Victims are "not punishable for committing any offense that is a direct result of being trafficked." In the case of foreigners, no sanctions are applied either.

=== Maria de los Angeles Foundation ===
Fundación María de los Ángeles [Foundation of Maria of the Angels] is a nonprofit organization that fights against the crime of human trafficking for the purposes of sexual exploitation. The foundation assists victims of sexual exploitation free of charge, and offers legal assistance to victims, counseling for victims and families, and social assistance. It also provides community talks and capacity building for judges, prosecutors, and police.

It seeks to prosecute applicable cases under Law 26.364 and to provide psychological support to victims so they can overcome the traumatic situations they have lived through.

The foundation was founded by Susana Trimarco in 2007 with the help of the Human Rights Secretariat of Tucuman. Since then this group has achieved the filing of more than 800 court cases, and has found and rescued at least 400 women subjected to sex trafficking without their consent.

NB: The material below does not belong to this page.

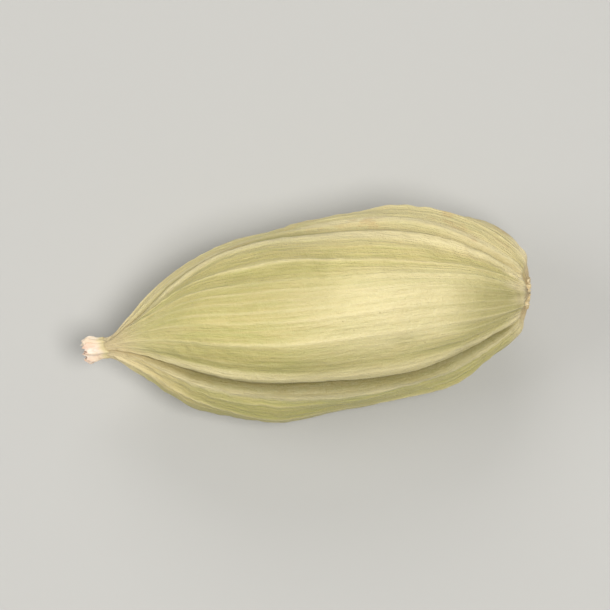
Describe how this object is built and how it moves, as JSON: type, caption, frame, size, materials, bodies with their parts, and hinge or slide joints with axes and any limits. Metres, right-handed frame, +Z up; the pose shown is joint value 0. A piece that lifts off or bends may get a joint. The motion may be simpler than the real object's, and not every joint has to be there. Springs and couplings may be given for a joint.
{
  "type": "green cardamom pod",
  "caption": "Dried three-lobed, ribbed spice capsule with a beak at one end and a stalk stub at the other, lying on two small flat spots.",
  "frame": {"origin": "on the ground, under the middle of the pod's bounding box", "axes": "+X along the pod from its beak to its stalk stub, +Y across it, +Z up from the ground"},
  "size_m": [0.0132, 0.0058, 0.0054],
  "materials": {
    "husk": "dry, papery, satin"
  },
  "bodies": {
    "root": {"cardamom_pod": "husk"}
  },
  "joints": []
}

Susana Trimarco is still searching for her daughter Marita, who fell victim to sex trafficking on April 3, 2002. After investigating the crime of trafficking and its networks, and rescuing many victims, including some under 12 years of age, she decided to create the foundation to help victims and to continue searching for her daughter. The vision of the foundation is to eradicate the trafficking of persons in Argentina.

The María de los Ángeles foundation has offices based in Tucuman and Buenos Aires . The foundation and Susana Trimarco can count many accomplishments and awards.